The appellate court, adopting the magistrate’s decision, granted the motion to dismiss on all counts. The court held that prohibition requires demonstrating the court lacks subject-matter jurisdiction. Here, Eble failed to allege or prove the municipal court lacked jurisdiction. A municipal court has clear statutory authority to hear misdemeanor cases and to conduct probation revocation hearings under Ohio law, and the judge patently did not lack jurisdiction.
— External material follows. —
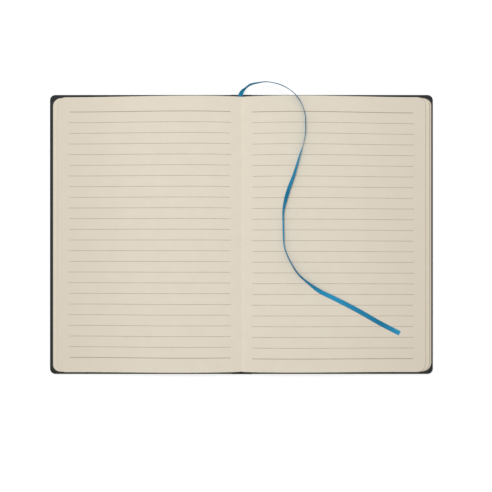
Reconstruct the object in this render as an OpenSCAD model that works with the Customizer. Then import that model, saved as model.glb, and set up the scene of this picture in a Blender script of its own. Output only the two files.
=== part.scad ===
// A hard-cased ruled notebook with a ribbon marker, lying open at its middle.
// Lengths are in millimetres. The origin is on the table under the middle of the spine.
// X runs across the opening, Y from tail to head, and Z up from the table.
// The front board is on the left and the back board on the right.

/* [Case] */
// Height of the case, from tail to head
case_h = 210; // [180:1:250]
// Width of each stiff board, from the joint to the fore-edge
board_w = 129.7; // [115:0.1:160]
// Thickness of each stiff board
board_t = 2; // [1.6:0.1:3]
// Thickness of the covering material
skin_t = 0.3; // [0.25:0.01:0.4]
// Radius of the case's outer corners
corner_r = 4; // [2:0.5:10]
// How far the covering is turned in over the boards' inner faces
turn_in = 14; // [10:1:20]

/* [Spine] */
// Width of the stiff strip inside the spine
strip_w = 15.8; // [15:0.1:18]
// Thickness of the stiff strip inside the spine
strip_t = 1.2; // [0.8:0.1:1.4]
// Width of the soft joint between the strip and each board
joint_w = 6.2; // [5.8:0.1:8]
// Distance from each board's edge back to the line that its joint folds on
fold_back = 3.4; // [3.2:0.1:4]
// Height of the fold line above the table
fold_z = 0.6; // [0.5:0.05:0.8]
// Radius of the round bead that the joint folds about
bead_r = 0.5; // [0.4:0.05:0.6]
// Running gap between the bead and the seat that turns round it
bead_gap = 0.08; // [0.04:0.01:0.1]
// Thickness of the gauze glued to the back of the pages
gauze_t = 0.3; // [0.2:0.05:0.4]
// How far the gauze stops short of the pages at head and tail
gauze_margin = 4; // [2:1:10]

/* [Endpapers] */
// Thickness of the endpaper pasted down inside each board
endpaper_t = 0.15; // [0.1:0.01:0.25]
// Border of covering left showing round each pasted endpaper
endpaper_margin = 3; // [2:0.5:6]

/* [Pages] */
// Height of the pages, from tail to head
page_h = 205; // [170:1:206]
// How much nearer the tail than the head the pages sit
page_drop = 0.3; // [0:0.1:0.8]
// Width of the top leaf on each side, from the gutter to its fore-edge
leaf_w = 137.4; // [120:0.2:138]
// Thickness of the leaves on each side
leaves_t = 4.6; // [3.5:0.1:6]
// Radius of the pages' outer corners
page_corner_r = 6.5; // [3:0.5:12]
// Number of groups that the leaves fan into along each fore-edge
leaf_groups = 5; // [3:1:8]
// How far the lowest leaves on the left stand out beyond the top leaf
fan_left = 4.5; // [2:0.1:5.5]
// How far the lowest leaves on the right stand out beyond the top leaf
fan_right = 5.4; // [2:0.1:6]
// How far the leaves arch up beside the gutter, above their level at the fore-edge
arch_rise = 3.9; // [2:0.1:4.5]
// Distance from the gutter to the crest of the arch
crest_x = 38; // [30:1:45]
// Distance from the gutter to where the leaves lie flat
flat_x = 130; // [110:1:130]
// How far the leaves fall from the crest towards the gutter, in a broad slope
gutter_fall = 3.5; // [2.5:0.1:4]
// How much deeper the crease itself is than that slope
crease_dip = 1.5; // [0.8:0.1:2]
// How far from the gutter the steep sides of the crease have mostly levelled out
crease_x = 2.5; // [2:0.1:4]
// Thickness of the paper between the crease and the back of the pages
crease_t = 2.1; // [1.4:0.1:2.4]
// Half the width of the level part of the pages' back, over the ribbon
level_x = 2.2; // [2:0.1:2.6]
// Gap between the pages and the endpaper below them
page_gap = 0.05; // [0.05:0.01:0.2]

/* [Ribbon] */
// Width of the ribbon marker
ribbon_w = 3.3; // [2.5:0.1:3.6]
// Thickness of the ribbon marker, with its slight curl
ribbon_t = 0.4; // [0.2:0.05:0.45]

/* [Hidden] */

round_fn = 64;
cut = 1;

// Case, from the table up
board_z = skin_t;
case_t = skin_t + board_t + skin_t;
inner_z = case_t + endpaper_t;
board_h = case_h - 2 * skin_t;
board_x = strip_w / 2 + joint_w;
edge_x = board_x + board_w + skin_t;
fold_x = board_x - fold_back;
web_t = 2 * skin_t;
strip_top = skin_t + strip_t;

// Pages
page_z = inner_z + page_gap;
flat_z = page_z + leaves_t;
crest_z = flat_z + arch_rise;
crease_z = crest_z - gutter_fall - crease_dip;
back_z = crease_z - crease_t;
curve_steps = 26;
curve_spread = 1.7;
back_corner_at = 2;

// Height of the top leaf at a distance x from the gutter
function leaf_z(x) =
    x < crest_x ? crest_z - gutter_fall * pow(1 - x / crest_x, 2) - crease_dip * exp(-x / crease_x)
    : x < flat_x ? flat_z + arch_rise * (1 + cos(180 * (x - crest_x) / (flat_x - crest_x))) / 2
    : flat_z;

// Slope of the top leaf there, as an angle
function leaf_slope(x) = atan((leaf_z(x + 0.01) - leaf_z(x)) / 0.01);

// Point of the lowest leaf under the top leaf's point at x, square to the leaves
function under_leaf(x) = [
    x + leaves_t * sin(leaf_slope(x)),
    max(page_z, leaf_z(x) - leaves_t * cos(leaf_slope(x)))
];

// Shares of the way to the flat part, closer together near the gutter
spread = [for (i = [0:curve_steps]) pow(i / curve_steps, curve_spread)];
top_curve = [for (s = spread) [flat_x * s, leaf_z(flat_x * s)]];
under_curve = [
    for (i = [curve_steps:-1:0])
        under_leaf(back_corner_at + (flat_x - back_corner_at) * spread[i])
];
half_profile = concat(top_curve, [[leaf_w, flat_z], [leaf_w, page_z]], under_curve, [[level_x, back_z]]);
back_corner = under_leaf(back_corner_at);

// Ribbon: glued under the back of the pages at the head, out over the head edge, and back
// across the right page. The loop sags between the spine and the page, which hold it up.
ribbon_route = [
    [0, 92, 3.6], [0, 98, 3.6], [0, 103, 4], [0.6, 106, 5], [2.6, 109, 5.9],
    [6.5, 111.4, 6.4], [12.5, 112.8, 6.6], [18.5, 113.2, 6.9], [24.4, 112.3, 7.9],
    [30.3, 110, 9.6], [35.5, 106.8, 11.2], [39.3, 103.4, 11.8], [41.9, 99.3, 11.8],
    [44.1, 93.8, 11.8], [46.3, 87.7, 11.7], [46.9, 80.8, 11.7], [46.7, 73.8, 11.7],
    [45.5, 66.3, 11.7], [43.5, 59.9, 11.8], [40.9, 50.9, 11.8], [38.1, 42.7, 11.8],
    [35.3, 34.4, 11.8], [32.8, 26, 11.8], [31, 17.6, 11.7], [30.4, 9, 11.7], [30.4, 0, 11.7],
    [31, -8, 11.7], [33, -15, 11.8], [36.9, -22.9, 11.8], [42.3, -29.5, 11.8],
    [49.4, -36.1, 11.7], [57.8, -42.1, 11.4], [66.9, -46.6, 11], [78.9, -52.6, 10.3],
    [90.7, -59, 9.5], [102.8, -65.7, 8.8], [115.6, -72.6, 8.2]
];
ribbon_sides = 8;
ribbon_ring_steps = 2;

// Smooth curve through the route's points: four neighbours and a share of the middle span
function blend_point(a, b, c, d, t) =
    0.5 * (2 * b + (c - a) * t + (2 * a - 5 * b + 4 * c - d) * t * t
    + (3 * b - a - 3 * c + d) * t * t * t);

function ribbon_line(route) = let (last = len(route) - 1) concat(
    [for (i = [0:last - 1], s = [0:ribbon_ring_steps - 1]) blend_point(
        route[max(i - 1, 0)], route[i], route[i + 1], route[min(i + 2, last)],
        s / ribbon_ring_steps)],
    [route[last]]
);

function unit(v) = v / norm(v);

// One ring of the ribbon's flat oval section, square to its run and level across its width
function ribbon_ring(line, i) = let (
    last = len(line) - 1,
    along = unit(line[min(i + 1, last)] - line[max(i - 1, 0)]),
    across = unit(cross([0, 0, 1], along)),
    up = cross(along, across)
) [for (k = [0:ribbon_sides - 1]) let (a = 360 * (k + 0.5) / ribbon_sides)
    line[i] + across * ribbon_w / 2 * cos(a) / cos(180 / ribbon_sides)
    + up * ribbon_t / 2 * sin(a) / cos(180 / ribbon_sides)];

// Puts a section drawn in X and Z along the height of the case
module along_spine(length) {
    rotate([90, 0, 0]) translate([0, 0, -length / 2]) linear_extrude(length) children();
}

// Outline of a board or sheet with its two fore-edge corners rounded, between x0 and x1
module leaf_outline(x0, x1, height, r) {
    translate([x0, -height / 2]) square([x1 - r - x0, height]);
    translate([x0, r - height / 2]) square([x1 - x0, height - 2 * r]);
    for (side = [-1, 1])
        translate([x1 - r, side * (height / 2 - r)]) circle(r = r, $fn = round_fn);
}

// Stiff board of the right-hand side
module board() {
    translate([0, 0, board_z])
        linear_extrude(board_t)
            leaf_outline(board_x, board_x + board_w, board_h, corner_r - skin_t);
}

// Covering of the right-hand board: outer face, edges, turned-in border and joint
module board_covering() {
    difference() {
        linear_extrude(case_t)
            leaf_outline(board_x - skin_t, edge_x, case_h, corner_r);
        board();
        translate([board_x, -case_h / 2 + turn_in, board_z])
            cube([board_w - turn_in, case_h - 2 * turn_in, case_t + cut]);
    }
    difference() {
        along_spine(case_h)
            translate([fold_x, fold_z - web_t / 2])
                square([board_x - skin_t - fold_x, web_t]);
        translate([fold_x, 0, fold_z])
            rotate([90, 0, 0])
                cylinder(r = bead_r + bead_gap, h = case_h + 2 * cut, center = true, $fn = round_fn);
    }
}

// Endpaper pasted inside the right-hand board: it dips into the turned-in border
module endpaper() {
    translate([board_x, -case_h / 2 + turn_in, board_z + board_t])
        cube([board_w - turn_in, case_h - 2 * turn_in, skin_t + endpaper_t]);
    translate([0, 0, case_t])
        linear_extrude(endpaper_t)
            leaf_outline(
                board_x, edge_x - endpaper_margin, case_h - 2 * endpaper_margin, page_corner_r);
}

module back_cover() {
    color("#3a3a3d") board_covering();
}

module back_board() {
    color("#8f8a80") board();
}

module back_endpaper() {
    color("#e6ddcc") endpaper();
}

module front_cover() {
    color("#3a3a3d") mirror([1, 0, 0]) board_covering();
}

module front_board() {
    color("#8f8a80") mirror([1, 0, 0]) board();
}

module front_endpaper() {
    color("#e6ddcc") mirror([1, 0, 0]) endpaper();
}

// Covering of the spine: it runs under the strip, up to a bead on each fold line, and is
// turned in over the strip at head and tail
module spine_cover() {
    half = strip_w / 2;
    color("#3a3a3d") {
        along_spine(case_h)
            polygon([
                [-half, 0], [half, 0],
                [fold_x, fold_z - web_t / 2], [fold_x, fold_z + web_t / 2],
                [half, skin_t], [-half, skin_t],
                [-fold_x, fold_z + web_t / 2], [-fold_x, fold_z - web_t / 2]
            ]);
        for (side = [-1, 1]) {
            translate([side * fold_x, 0, fold_z])
                rotate([90, 0, 0])
                    cylinder(r = bead_r, h = case_h, center = true, $fn = round_fn);
            translate([-half, side * (case_h - turn_in) / 2 - turn_in / 2, strip_top])
                cube([strip_w, turn_in, skin_t]);
            translate([-half, side * (case_h - skin_t) / 2 - skin_t / 2, 0])
                cube([strip_w, skin_t, strip_top + skin_t]);
        }
    }
}

module spine_strip() {
    color("#8f8a80")
        translate([-strip_w / 2, -board_h / 2, skin_t])
            cube([strip_w, board_h, strip_t]);
}

// Gauze glued to the back of the pages, which folds it to a low ridge
module spine_gauze() {
    color("#e9e4d8")
        translate([0, -page_drop, 0])
            along_spine(page_h - 2 * gauze_margin)
                polygon([
                    [-back_corner[0], back_corner[1]], [-level_x, back_z],
                    [level_x, back_z], back_corner,
                    [back_corner[0], back_corner[1] - gauze_t], [level_x, back_z - gauze_t],
                    [-level_x, back_z - gauze_t], [-back_corner[0], back_corner[1] - gauze_t]
                ]);
}

// Lower groups of leaves at one fore-edge, each standing out further than the one above
module fanned_leaves(fan) {
    for (k = [0:leaf_groups - 2])
        translate([0, 0, page_z])
            linear_extrude(leaves_t * (k + 1) / leaf_groups)
                leaf_outline(
                    flat_x, leaf_w + fan * (1 - k / (leaf_groups - 1)), page_h, page_corner_r);
}

module pages() {
    color("#ded5c4")
        translate([0, -page_drop, 0]) {
            intersection() {
                along_spine(page_h) {
                    polygon(half_profile);
                    mirror([1, 0]) polygon(half_profile);
                    translate([-level_x, back_z]) square([2 * level_x, crease_t]);
                }
                union()
                    for (side = [0, 1])
                        mirror([side, 0, 0])
                            linear_extrude(crest_z + cut)
                                leaf_outline(-cut, leaf_w, page_h, page_corner_r);
            }
            fanned_leaves(fan_right);
            mirror([1, 0, 0]) fanned_leaves(fan_left);
        }
}

module ribbon() {
    line = ribbon_line(ribbon_route);
    count = len(line);
    points = [for (i = [0:count - 1]) each ribbon_ring(line, i)];
    sides = [
        for (i = [0:count - 2], k = [0:ribbon_sides - 1])
            let (a = i * ribbon_sides + k, b = i * ribbon_sides + (k + 1) % ribbon_sides)
            [a, a + ribbon_sides, b + ribbon_sides, b]
    ];
    start_cap = [for (k = [0:ribbon_sides - 1]) k];
    end_cap = [for (k = [ribbon_sides - 1:-1:0]) (count - 1) * ribbon_sides + k];
    color("#207fb2") polyhedron(points, concat([start_cap, end_cap], sides), convexity = 6);
}

back_cover();
back_board();
back_endpaper();
spine_cover();
spine_strip();
spine_gauze();
pages();
ribbon();
front_cover();
front_board();
front_endpaper();
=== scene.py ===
# %% [markdown]
# # A hard-cased ruled notebook, lying open
# The notebook lies on its boards, open at about the middle of its pages. A case like this
# is three stiff pieces, two boards and a spine strip, wrapped in one covering material.
# The pages are sewn in groups, and their back is glued to gauze. A ribbon marker is glued
# to that back too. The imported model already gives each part's place, so each one is shaped
# where it belongs. Lengths are the notebook's own, in millimetres, turned into metres.

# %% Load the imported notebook
import bisect
import math
import random

import bmesh
import bpy
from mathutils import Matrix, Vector


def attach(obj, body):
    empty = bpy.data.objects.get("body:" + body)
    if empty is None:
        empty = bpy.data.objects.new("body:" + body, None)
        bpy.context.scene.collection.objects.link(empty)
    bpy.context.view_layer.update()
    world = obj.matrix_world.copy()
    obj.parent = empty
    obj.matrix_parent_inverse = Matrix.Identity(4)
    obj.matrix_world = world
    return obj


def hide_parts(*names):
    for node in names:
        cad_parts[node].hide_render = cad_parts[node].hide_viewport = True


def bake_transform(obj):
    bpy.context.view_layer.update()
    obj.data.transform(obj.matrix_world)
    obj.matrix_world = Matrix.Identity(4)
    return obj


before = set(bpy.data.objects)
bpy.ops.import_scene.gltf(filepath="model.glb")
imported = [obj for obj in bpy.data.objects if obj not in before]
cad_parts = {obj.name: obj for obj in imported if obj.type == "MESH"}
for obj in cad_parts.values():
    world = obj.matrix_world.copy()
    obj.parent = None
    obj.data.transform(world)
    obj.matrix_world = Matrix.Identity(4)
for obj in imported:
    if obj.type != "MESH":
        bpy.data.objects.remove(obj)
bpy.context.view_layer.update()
scene = bpy.context.scene
MM = 0.001
print("nodes:", sorted(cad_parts))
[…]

As to the mandamus claim, the court found Eble had adequate remedies at law through appeal and motions in the trial court. His complaints about probation conditions, revocation procedures, the opportunity to consult counsel, and consideration of evidence are properly addressed through direct appeal, not mandamus. The court also noted that mandamus cannot control judicial discretion, even if abused. Additionally, Eble’s mandamus petition was defectively captioned—it should have been brought “in the name of the state on the relation of petitioner” as required by statute, and the caption merely listed “Kevin W. Eble.”

Key Takeaways

  • A writ of prohibition lies only when a court lacks subject-matter jurisdiction; disagreement with a court’s exercise of acknowledged jurisdiction does not support prohibition.
  • Mandamus is unavailable when an adequate remedy exists at law, such as appeal or motion practice, and serves as a remedy of last resort.
  • Mandamus cannot compel or control a court’s exercise of judicial discretion, even if that discretion is abused.
  • A mandamus petition must comply with statutory requirements, including proper captioning in the name of the state; procedural defects independently warrant dismissal.

Why It Matters

This decision reinforces the narrow scope of extraordinary writs in Ohio practice. Litigants dissatisfied with a court’s probation revocation decisions or sentencing conditions cannot bypass the appellate process by seeking prohibition or mandamus. The decision clarifies that municipal courts have unambiguous jurisdiction over probation matters and that appellate review through conventional appeal is the appropriate remedy for alleged errors in probation revocation hearings.

The opinion also underscores that procedural compliance matters in filing extraordinary relief petitions. The defective caption—failing to bring the mandamus action “in the name of the state”—provided an independent ground for dismissal and demonstrates that courts strictly enforce statutory requirements for these remedies.